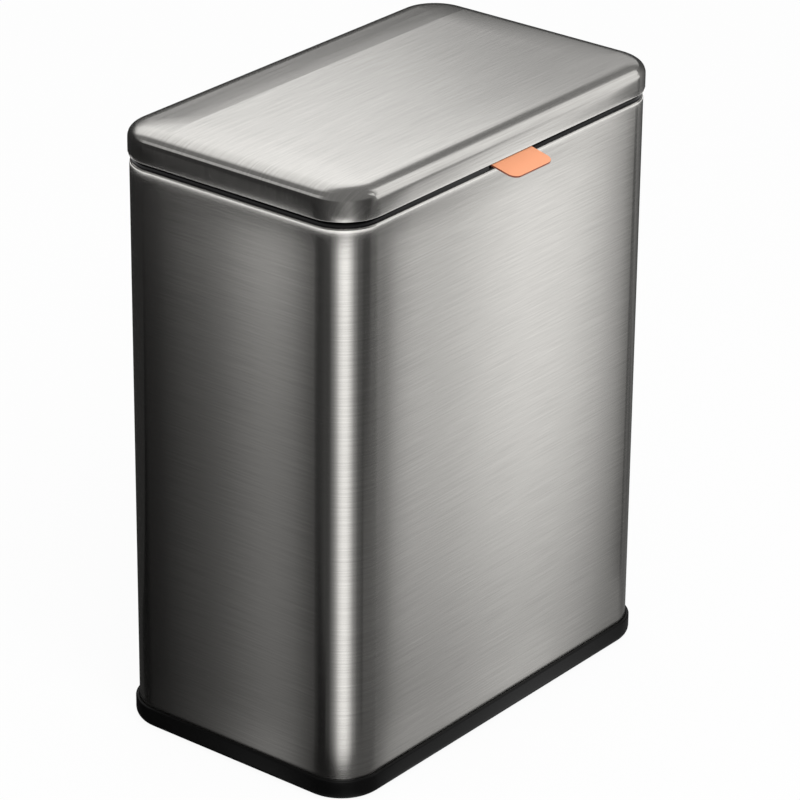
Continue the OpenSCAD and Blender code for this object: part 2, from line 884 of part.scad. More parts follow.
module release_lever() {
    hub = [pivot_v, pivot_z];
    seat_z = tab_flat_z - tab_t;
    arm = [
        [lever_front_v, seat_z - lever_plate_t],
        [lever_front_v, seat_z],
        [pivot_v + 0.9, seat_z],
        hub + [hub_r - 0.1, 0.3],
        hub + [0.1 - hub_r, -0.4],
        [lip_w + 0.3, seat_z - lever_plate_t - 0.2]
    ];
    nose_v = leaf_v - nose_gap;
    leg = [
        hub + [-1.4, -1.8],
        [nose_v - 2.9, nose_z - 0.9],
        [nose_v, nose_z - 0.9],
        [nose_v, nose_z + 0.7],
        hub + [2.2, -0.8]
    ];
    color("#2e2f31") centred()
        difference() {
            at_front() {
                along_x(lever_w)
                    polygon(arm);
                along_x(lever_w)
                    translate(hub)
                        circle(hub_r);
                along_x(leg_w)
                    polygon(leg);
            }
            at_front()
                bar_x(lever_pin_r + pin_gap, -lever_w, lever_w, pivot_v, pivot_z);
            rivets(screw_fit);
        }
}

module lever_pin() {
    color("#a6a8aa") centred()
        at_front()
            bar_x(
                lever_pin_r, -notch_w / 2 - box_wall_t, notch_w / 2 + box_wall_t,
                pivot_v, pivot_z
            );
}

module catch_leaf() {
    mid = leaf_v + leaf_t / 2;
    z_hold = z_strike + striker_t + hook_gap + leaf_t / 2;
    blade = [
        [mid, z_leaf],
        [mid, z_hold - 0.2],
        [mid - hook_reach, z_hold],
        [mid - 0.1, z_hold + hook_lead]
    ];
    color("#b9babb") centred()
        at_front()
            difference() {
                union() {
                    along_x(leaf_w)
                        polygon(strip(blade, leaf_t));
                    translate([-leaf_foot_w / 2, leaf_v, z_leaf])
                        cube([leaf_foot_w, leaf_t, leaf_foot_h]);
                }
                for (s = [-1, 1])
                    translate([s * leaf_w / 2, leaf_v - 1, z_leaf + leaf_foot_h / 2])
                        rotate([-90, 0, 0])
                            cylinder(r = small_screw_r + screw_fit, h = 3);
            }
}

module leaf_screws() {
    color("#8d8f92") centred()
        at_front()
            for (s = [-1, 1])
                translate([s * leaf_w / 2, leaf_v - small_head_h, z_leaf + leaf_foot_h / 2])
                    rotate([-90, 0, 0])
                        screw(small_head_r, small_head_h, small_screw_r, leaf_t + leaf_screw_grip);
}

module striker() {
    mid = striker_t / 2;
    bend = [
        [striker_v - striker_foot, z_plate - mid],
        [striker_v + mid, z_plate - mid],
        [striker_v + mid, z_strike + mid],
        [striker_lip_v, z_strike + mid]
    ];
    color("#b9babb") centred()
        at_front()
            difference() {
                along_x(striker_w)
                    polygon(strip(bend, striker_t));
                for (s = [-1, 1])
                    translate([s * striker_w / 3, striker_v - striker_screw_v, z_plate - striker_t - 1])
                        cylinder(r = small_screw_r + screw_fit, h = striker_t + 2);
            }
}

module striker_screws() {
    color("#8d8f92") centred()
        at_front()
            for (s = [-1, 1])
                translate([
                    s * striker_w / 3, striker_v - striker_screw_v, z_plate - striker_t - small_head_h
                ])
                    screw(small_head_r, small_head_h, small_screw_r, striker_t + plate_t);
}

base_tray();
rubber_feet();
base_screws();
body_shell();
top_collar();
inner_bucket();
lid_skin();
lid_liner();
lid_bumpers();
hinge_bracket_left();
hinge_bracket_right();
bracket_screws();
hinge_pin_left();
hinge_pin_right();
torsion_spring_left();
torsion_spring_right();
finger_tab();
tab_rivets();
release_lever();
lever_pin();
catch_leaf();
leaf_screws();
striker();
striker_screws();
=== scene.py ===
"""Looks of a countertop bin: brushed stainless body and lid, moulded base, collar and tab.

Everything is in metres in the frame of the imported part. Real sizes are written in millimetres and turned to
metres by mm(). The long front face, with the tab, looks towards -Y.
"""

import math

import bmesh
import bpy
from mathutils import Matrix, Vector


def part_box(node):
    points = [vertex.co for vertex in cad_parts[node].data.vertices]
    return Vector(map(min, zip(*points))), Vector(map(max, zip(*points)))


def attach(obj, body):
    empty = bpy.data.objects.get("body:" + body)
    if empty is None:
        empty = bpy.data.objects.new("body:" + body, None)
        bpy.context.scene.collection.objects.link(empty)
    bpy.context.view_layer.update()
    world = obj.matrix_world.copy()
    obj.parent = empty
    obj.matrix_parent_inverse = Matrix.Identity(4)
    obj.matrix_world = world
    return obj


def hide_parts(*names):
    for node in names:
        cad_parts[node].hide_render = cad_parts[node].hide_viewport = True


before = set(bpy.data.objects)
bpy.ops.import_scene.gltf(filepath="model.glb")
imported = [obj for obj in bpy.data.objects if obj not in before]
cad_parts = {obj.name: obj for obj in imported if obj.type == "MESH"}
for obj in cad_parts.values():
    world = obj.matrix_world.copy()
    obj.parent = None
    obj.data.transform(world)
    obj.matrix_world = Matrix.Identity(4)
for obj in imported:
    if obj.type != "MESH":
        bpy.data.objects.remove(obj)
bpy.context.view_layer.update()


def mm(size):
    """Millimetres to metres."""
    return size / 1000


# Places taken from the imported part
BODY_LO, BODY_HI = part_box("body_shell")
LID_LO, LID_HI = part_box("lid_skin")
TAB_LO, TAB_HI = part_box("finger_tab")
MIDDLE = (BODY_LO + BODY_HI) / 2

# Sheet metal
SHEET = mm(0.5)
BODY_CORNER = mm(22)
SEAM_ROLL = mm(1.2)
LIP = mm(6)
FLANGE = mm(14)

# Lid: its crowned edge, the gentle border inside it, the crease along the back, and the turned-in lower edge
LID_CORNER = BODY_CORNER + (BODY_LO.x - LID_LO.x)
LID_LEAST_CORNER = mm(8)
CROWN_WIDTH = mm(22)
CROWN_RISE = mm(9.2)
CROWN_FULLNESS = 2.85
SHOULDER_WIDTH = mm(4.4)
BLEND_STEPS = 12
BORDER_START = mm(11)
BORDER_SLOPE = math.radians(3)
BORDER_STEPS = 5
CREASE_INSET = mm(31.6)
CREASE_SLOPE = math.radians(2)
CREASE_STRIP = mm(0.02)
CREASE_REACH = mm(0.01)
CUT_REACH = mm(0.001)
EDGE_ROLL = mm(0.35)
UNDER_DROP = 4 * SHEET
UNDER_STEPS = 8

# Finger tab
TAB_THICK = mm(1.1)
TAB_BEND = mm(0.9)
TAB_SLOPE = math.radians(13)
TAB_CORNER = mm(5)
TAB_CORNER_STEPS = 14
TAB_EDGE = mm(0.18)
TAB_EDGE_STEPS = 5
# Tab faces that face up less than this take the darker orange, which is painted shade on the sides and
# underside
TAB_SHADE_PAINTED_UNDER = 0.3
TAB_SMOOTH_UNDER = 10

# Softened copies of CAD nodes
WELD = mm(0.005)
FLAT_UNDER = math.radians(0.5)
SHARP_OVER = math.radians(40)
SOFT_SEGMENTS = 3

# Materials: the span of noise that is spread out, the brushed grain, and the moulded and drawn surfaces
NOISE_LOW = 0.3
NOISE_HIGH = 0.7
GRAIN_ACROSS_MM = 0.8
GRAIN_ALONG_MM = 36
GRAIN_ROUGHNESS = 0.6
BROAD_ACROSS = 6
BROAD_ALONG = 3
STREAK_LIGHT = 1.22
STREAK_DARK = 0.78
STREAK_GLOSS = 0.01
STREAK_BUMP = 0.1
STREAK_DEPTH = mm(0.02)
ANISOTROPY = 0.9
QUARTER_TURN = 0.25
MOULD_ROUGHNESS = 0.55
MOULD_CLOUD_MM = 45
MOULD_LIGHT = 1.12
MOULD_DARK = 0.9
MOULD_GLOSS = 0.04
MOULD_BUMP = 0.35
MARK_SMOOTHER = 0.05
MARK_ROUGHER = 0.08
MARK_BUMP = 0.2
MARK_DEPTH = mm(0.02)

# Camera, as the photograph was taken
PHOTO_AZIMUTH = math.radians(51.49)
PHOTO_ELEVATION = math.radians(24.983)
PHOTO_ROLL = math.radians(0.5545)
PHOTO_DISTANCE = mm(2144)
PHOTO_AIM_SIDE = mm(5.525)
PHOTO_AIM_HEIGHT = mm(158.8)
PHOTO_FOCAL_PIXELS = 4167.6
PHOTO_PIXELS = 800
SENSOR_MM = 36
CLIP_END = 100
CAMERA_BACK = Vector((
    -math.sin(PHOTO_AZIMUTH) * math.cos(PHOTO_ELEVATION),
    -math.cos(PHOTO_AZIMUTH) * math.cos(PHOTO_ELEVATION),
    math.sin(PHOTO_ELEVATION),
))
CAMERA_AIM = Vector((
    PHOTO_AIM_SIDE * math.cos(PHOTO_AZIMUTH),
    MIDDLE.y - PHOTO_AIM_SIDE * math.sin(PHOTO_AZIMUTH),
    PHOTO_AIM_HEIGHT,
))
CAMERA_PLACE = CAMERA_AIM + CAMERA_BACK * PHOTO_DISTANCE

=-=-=

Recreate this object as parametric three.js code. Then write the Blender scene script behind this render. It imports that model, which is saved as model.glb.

=-=-=

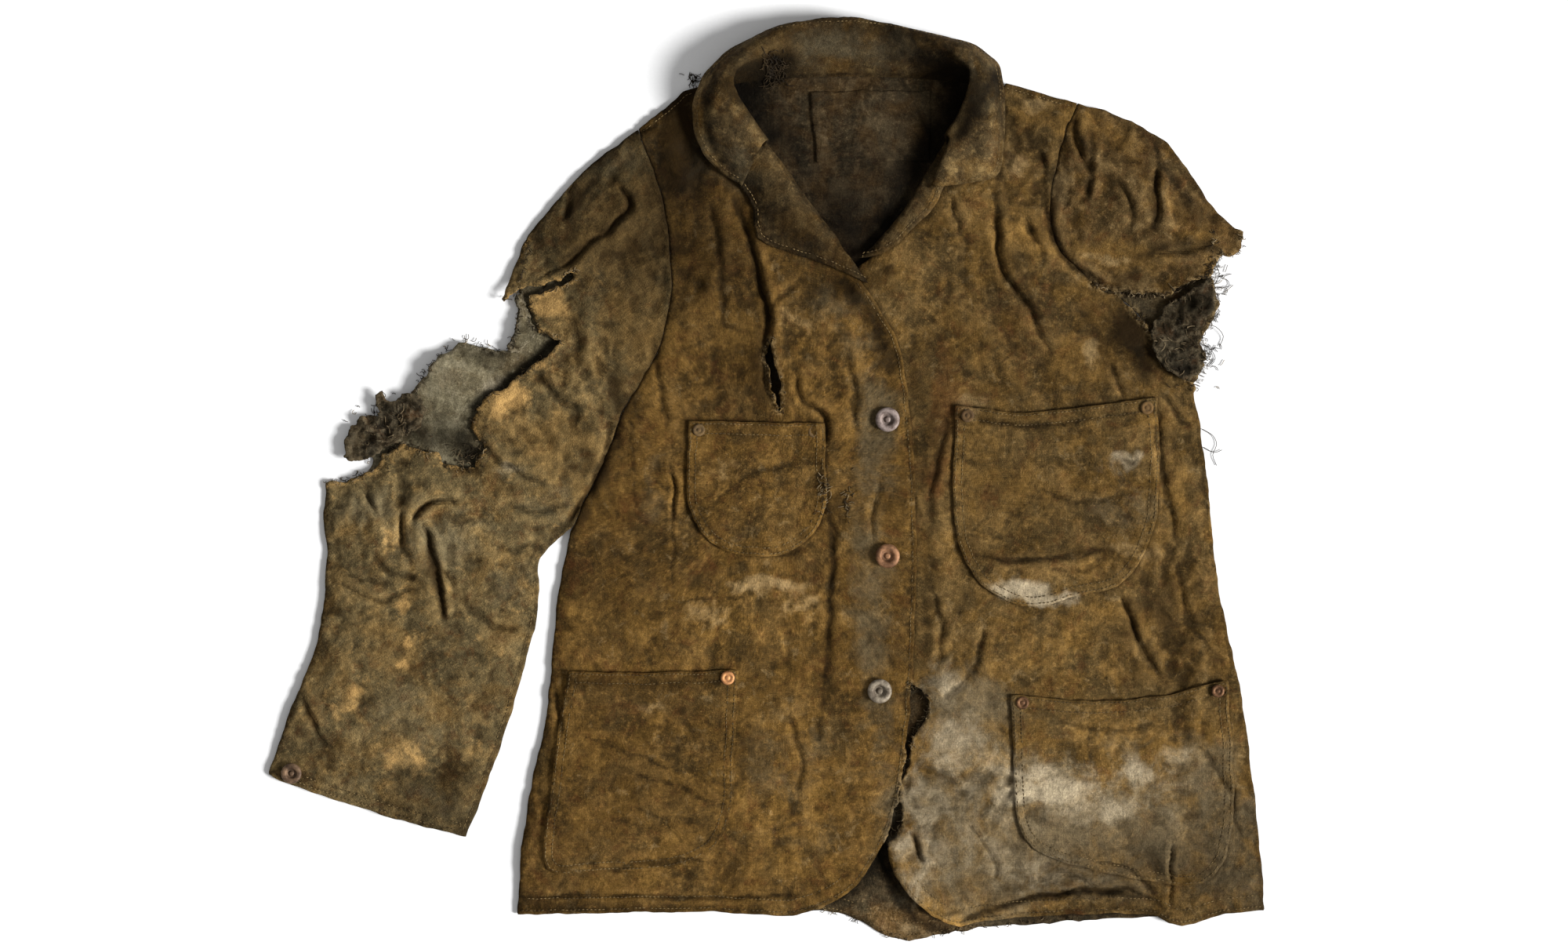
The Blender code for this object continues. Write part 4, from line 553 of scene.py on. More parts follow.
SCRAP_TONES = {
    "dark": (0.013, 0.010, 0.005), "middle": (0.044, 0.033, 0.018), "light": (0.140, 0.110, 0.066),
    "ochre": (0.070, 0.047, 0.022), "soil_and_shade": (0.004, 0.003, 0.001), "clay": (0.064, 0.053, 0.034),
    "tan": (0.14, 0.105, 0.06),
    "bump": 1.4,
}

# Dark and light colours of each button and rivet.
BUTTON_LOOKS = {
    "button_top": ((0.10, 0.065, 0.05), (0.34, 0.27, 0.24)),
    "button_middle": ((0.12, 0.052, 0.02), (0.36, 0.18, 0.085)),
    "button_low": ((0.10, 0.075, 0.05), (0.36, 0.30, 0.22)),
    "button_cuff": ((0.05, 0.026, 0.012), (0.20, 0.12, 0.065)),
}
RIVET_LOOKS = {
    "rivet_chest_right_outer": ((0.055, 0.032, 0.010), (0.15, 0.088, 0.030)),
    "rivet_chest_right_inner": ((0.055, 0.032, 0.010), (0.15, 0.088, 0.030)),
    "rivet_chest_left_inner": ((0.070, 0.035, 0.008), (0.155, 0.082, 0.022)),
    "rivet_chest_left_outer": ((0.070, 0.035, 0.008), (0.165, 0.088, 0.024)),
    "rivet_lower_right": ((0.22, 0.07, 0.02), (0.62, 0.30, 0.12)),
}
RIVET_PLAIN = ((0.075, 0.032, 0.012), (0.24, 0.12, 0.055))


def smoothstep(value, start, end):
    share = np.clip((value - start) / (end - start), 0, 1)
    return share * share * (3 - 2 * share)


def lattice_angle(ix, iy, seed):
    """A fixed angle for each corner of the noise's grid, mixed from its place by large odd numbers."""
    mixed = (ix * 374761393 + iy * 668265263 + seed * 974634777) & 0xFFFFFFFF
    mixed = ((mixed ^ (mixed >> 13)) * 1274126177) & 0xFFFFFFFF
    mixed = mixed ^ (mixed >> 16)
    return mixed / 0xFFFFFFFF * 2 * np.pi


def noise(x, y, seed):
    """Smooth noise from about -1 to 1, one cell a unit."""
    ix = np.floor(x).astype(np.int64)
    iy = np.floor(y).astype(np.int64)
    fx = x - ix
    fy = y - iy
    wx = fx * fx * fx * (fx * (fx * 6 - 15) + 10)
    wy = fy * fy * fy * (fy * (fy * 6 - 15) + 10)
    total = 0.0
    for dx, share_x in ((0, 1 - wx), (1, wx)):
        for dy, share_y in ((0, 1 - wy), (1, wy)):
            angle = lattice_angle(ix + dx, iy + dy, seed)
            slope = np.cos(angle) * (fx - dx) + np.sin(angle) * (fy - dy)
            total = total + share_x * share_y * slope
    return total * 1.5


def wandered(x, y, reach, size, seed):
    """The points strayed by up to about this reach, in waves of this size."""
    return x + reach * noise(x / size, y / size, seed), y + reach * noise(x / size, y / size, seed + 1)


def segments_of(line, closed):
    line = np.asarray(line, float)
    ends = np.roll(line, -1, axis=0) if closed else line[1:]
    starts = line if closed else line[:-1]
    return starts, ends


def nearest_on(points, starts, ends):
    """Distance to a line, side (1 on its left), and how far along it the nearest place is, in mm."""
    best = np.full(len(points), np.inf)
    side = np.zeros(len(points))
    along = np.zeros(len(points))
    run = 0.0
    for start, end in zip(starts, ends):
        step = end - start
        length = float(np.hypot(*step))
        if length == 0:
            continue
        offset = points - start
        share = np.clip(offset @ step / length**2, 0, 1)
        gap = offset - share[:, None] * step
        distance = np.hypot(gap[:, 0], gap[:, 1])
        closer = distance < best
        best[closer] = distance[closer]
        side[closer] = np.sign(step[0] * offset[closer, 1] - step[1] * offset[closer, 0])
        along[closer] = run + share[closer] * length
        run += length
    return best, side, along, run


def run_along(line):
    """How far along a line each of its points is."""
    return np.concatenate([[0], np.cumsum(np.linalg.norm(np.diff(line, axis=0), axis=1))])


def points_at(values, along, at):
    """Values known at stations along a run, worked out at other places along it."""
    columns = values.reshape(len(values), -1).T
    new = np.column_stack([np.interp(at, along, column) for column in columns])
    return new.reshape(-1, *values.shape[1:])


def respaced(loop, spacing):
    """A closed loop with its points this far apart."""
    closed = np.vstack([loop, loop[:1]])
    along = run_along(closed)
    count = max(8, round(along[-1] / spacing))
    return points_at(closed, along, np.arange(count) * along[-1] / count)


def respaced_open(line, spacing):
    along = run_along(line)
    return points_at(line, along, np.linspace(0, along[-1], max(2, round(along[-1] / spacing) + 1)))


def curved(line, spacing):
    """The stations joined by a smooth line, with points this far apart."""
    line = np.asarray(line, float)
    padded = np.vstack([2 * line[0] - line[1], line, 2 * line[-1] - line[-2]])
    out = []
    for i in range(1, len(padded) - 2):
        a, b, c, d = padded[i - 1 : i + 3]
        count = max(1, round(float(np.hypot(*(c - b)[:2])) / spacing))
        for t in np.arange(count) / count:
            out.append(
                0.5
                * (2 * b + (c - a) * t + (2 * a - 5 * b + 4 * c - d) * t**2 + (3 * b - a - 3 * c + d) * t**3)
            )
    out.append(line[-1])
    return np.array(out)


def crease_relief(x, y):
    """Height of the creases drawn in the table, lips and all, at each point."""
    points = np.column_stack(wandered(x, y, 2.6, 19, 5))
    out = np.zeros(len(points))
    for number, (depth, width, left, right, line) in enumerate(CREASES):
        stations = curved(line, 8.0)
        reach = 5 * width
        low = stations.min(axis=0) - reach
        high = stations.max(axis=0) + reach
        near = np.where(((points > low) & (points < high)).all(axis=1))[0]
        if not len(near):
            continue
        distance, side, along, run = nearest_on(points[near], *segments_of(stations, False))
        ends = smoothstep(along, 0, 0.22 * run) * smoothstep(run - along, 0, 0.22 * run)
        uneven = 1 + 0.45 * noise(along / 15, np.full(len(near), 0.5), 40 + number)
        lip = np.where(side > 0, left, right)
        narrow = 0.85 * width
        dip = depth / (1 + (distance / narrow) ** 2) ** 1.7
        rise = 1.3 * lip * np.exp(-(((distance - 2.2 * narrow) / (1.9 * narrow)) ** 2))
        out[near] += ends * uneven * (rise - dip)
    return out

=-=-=

### [GIVEN INSTRUCTION]
Above are the lines; repeat exactly the ones from the line containing "The Blender code" down to the line containing "return total * 1.5", both inclusive.

### [COMPLETED EXERCISE]
The Blender code for this object continues. Write part 4, from line 553 of scene.py on. More parts follow.
SCRAP_TONES = {
    "dark": (0.013, 0.010, 0.005), "middle": (0.044, 0.033, 0.018), "light": (0.140, 0.110, 0.066),
    "ochre": (0.070, 0.047, 0.022), "soil_and_shade": (0.004, 0.003, 0.001), "clay": (0.064, 0.053, 0.034),
    "tan": (0.14, 0.105, 0.06),
    "bump": 1.4,
}

# Dark and light colours of each button and rivet.
BUTTON_LOOKS = {
    "button_top": ((0.10, 0.065, 0.05), (0.34, 0.27, 0.24)),
    "button_middle": ((0.12, 0.052, 0.02), (0.36, 0.18, 0.085)),
    "button_low": ((0.10, 0.075, 0.05), (0.36, 0.30, 0.22)),
    "button_cuff": ((0.05, 0.026, 0.012), (0.20, 0.12, 0.065)),
}
RIVET_LOOKS = {
    "rivet_chest_right_outer": ((0.055, 0.032, 0.010), (0.15, 0.088, 0.030)),
    "rivet_chest_right_inner": ((0.055, 0.032, 0.010), (0.15, 0.088, 0.030)),
    "rivet_chest_left_inner": ((0.070, 0.035, 0.008), (0.155, 0.082, 0.022)),
    "rivet_chest_left_outer": ((0.070, 0.035, 0.008), (0.165, 0.088, 0.024)),
    "rivet_lower_right": ((0.22, 0.07, 0.02), (0.62, 0.30, 0.12)),
}
RIVET_PLAIN = ((0.075, 0.032, 0.012), (0.24, 0.12, 0.055))


def smoothstep(value, start, end):
    share = np.clip((value - start) / (end - start), 0, 1)
    return share * share * (3 - 2 * share)


def lattice_angle(ix, iy, seed):
    """A fixed angle for each corner of the noise's grid, mixed from its place by large odd numbers."""
    mixed = (ix * 374761393 + iy * 668265263 + seed * 974634777) & 0xFFFFFFFF
    mixed = ((mixed ^ (mixed >> 13)) * 1274126177) & 0xFFFFFFFF
    mixed = mixed ^ (mixed >> 16)
    return mixed / 0xFFFFFFFF * 2 * np.pi


def noise(x, y, seed):
    """Smooth noise from about -1 to 1, one cell a unit."""
    ix = np.floor(x).astype(np.int64)
    iy = np.floor(y).astype(np.int64)
    fx = x - ix
    fy = y - iy
    wx = fx * fx * fx * (fx * (fx * 6 - 15) + 10)
    wy = fy * fy * fy * (fy * (fy * 6 - 15) + 10)
    total = 0.0
    for dx, share_x in ((0, 1 - wx), (1, wx)):
        for dy, share_y in ((0, 1 - wy), (1, wy)):
            angle = lattice_angle(ix + dx, iy + dy, seed)
            slope = np.cos(angle) * (fx - dx) + np.sin(angle) * (fy - dy)
            total = total + share_x * share_y * slope
    return total * 1.5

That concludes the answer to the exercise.